Религиозные идеи, которые недавно ещё казались индивидуально-произвольными переживаниями художественных и романтических натур, становятся жизненными, связываются с кризисом, совершающимся в недрах самой жизни. Книга Мережковского многим ищущим

[122]
[123]

может помочь, но может и запутать. От этой путаницы я бы и хотел предохранить по мере сил. Мережковский хочет подчинить революцию своему религиозному сознанию, но незаметно сам подчиняется революции как факту, так как со слишком большой торопливостью ищет соединения с могущественной мирской силой (раньше — с идеей самодержавия). Нужно быть выдержаннее, терпеливее и смиреннее, ждать грядущего, отстаивая своё до конца. «Революция» легко может оказаться чечевичной похлебкой. Я нисколько не отрицаю, что в революции есть великая правда и что во многих революционерах есть бессознательная религиозность.
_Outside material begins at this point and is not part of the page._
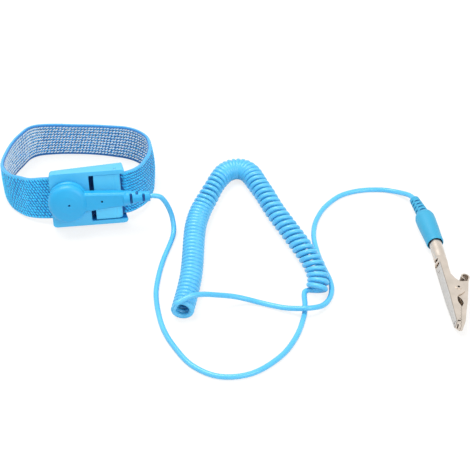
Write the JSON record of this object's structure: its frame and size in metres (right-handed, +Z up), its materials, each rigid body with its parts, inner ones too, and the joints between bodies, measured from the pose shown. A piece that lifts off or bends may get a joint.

Но в революции и в революционерах есть и начало обратное, и его не так-то легко отделить от положительной правды. Революционное сознание не чувствует и не сознает греха как источника зла в мире, для него источник зла — во внешней государственной власти, в правительстве, в тех или иных общественных классах. Поэтому революционизм в крайних своих формах проповедует ненависть и истребление общественных врагов, носителей зла. Это несоединимо с Христом. Мне кажется, что Мережковский недостаточно сознает, как невозможно для людей религиозных стоять на точке зрения борьбы классов, борьбы двух разных рас. А революционный максимализм всегда связан с этим раздиранием человечества на две части по признаку социальному и с ненавистью одной части к другой. Борьба общественных групп имеет свои относительные права на существование. Защита интересов угнетенных классов, крестьян и рабочих есть дело элементарной справедливости и вместе с тем долг любви. Но классовая мистика, лежащая в основе социального максимализма, не может быть соединена с мистикой христианской. И я уверен, что при близком соприкосновении с действительной жизнью Мережковский сам почувствует литературный характер своего «максимализма». Говорю, конечно, не о религиозном максимализме, так как без идеала религиозного максимума нельзя жить достойно и сохранить в себе образ и подобие Божье. Но пора освободить религию от литературных схем.

[123]

Примечания

  1. (*)Полное название книги: Не мир, но меч. К будущей критике христианства. Статьи. СПб., 1908.
  2. (*)Ин 3, 8.
  3. (*)С идеей «Третьего завета» (после откровения Бога-Отца и откровения Бога-Сына — откровение Святого Духа) впервые в России выступила «мистическая» корреспондентка Вл. Соловьева А. Н. Шмидт, которой специальную статью в сб. «Тихие думы» посвятил С. И. Булгаков. (См.: Булгаков С. Я. Тихие думы. М., 1996, с. 55-82). Мережковский с помощью идеи Третьего завета превращал христианство в «революционную религию». Булгаков, так же как и Бердяев, указывал на близость идеи Третьего завета в интерпретации Мережковского хилиастическому учению Мельхиора, продолжавшего традицию Иоахима Флорского. См.: Булгаков С. Н. Труды по социологии и теологии. М., 1997, т. 2, с. 133.
  4. (*)Эсхатология (от греч. eshatos — крайний, последний и logos — учение) — учение о конце света, в христианстве — о пришествии Мессии и окончательной победе над силами зла.
  5. (*)Бердяев Н. A. Sub specie aeternitatis. Опыты философские, социальные и литературные. СПб., 1907. Для внутреннего развития Бердяева эта книга имеет такое же значение, как для С. Н. Булгакова его знаменитый сборник «От марксизма к идеализму». СПб., 1903.